People say that names carry an extraordinary amount of meaning.There’s some truth to that. To my friends, I go by Dan, but I grew up with my family calling me Daniel. To me, the two names are somewhat different: Daniel is deeper, more emotional, while Dan is fun and free-spirited. I don’t have a favorite; they just feel separate. But no matter what, everyone knows my last name as Eash-Scott — until now.
This semester, I made a decision I’ve been wanting to make for a long time: I am now writing under the name Daniel James. I’ve replaced my last name with my middle name.
This shift has already caused some confusion. Some readers were unaware that I’m the same Daniel as the executive editor, and even those who know me well didn’t know that James is my middle name.
And although I have some mixed feelings, I don’t regret my decision one bit.
Having a hyphenated last name is often a challenge. Many electronic forms don’t have ways to enter hyphens — I’ve had my credit card rejected before because the name I entered didn’t match the card … because I couldn’t enter a hyphen.
I also want to get married. What does that mean for my last name? I’d be happy for my kids to take my spouse’s name, but what about my own? Could I really keep a hyphenated name that isn’t a combination of mine and my partner’s?
And nobody pronounces my last name right. (Not Esch, not Eesh… it’s Ayy-sh.) I don’t even correct people anymore because they often don’t remember, but it’s still a bit frustrating.
But the biggest reason why I made the change was simply because, to me, Daniel James feels more professional. I’ve wanted to use it as my professional name for a while. I’m thinking about going to umpire school and/or law school and in either context, I want to be known as Daniel James. And I just FEEL like a Daniel James, if that makes sense.

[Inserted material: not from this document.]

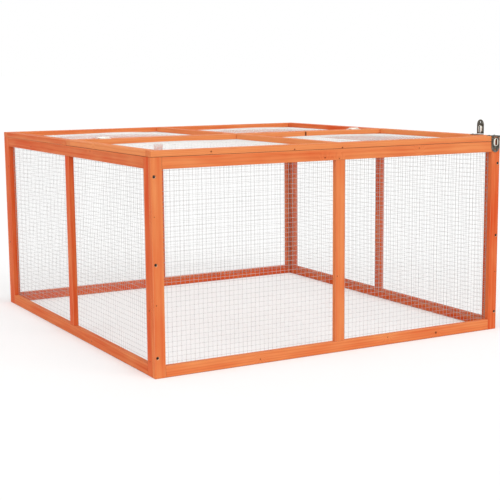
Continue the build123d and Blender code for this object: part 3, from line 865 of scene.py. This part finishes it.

I didn’t know this before I made the change, but there is also hard evidence that easy-to-pronounce names are subconsciously evaluated more positively in the workplace. One article by researchers in Australia, Belgium and the U.S. compiled five studies — all agreeing on this finding.
But there’s a big thing I’ve been thinking about: the name “Eash-Scott” tells a story and is part of my heritage — what am I giving up in order to sound “more professional”? And what does it say about my privilege that I’m even able to do that?
Working at the Rec-Fit Center’s front desk, I’ve met many community members that knew my parents — because they saw my last name. As much as I roll my eyes at the “Mennonite game,” I’ve indulged in it a lot. I’ve connected with a lot of people because they know my grandpa, and again, they only made that connection because of my last name.
My friends’ reactions have been mixed; some of them are really appreciative of the change, while others say they’d rather see the Dan Eash-Scott they know in the paper. I’m curious about what some of my extended family will think, too.
I’m planning to be Dan Eash-Scott in my personal life and Daniel James professionally. It creates a line for me to walk: what do I set my email signature as? What do I want on my nametag when I’m working at the RFC?
But I’ll be honest: despite the meanings behind it, to me, a name isn’t much more than some letters and sounds. And because I like Daniel James more, I’m perfectly happy to go with that.
Due to a technical error, the January 25 copy of The Record published a slightly unfinished version of this column. This page has been updated to reflect the final version.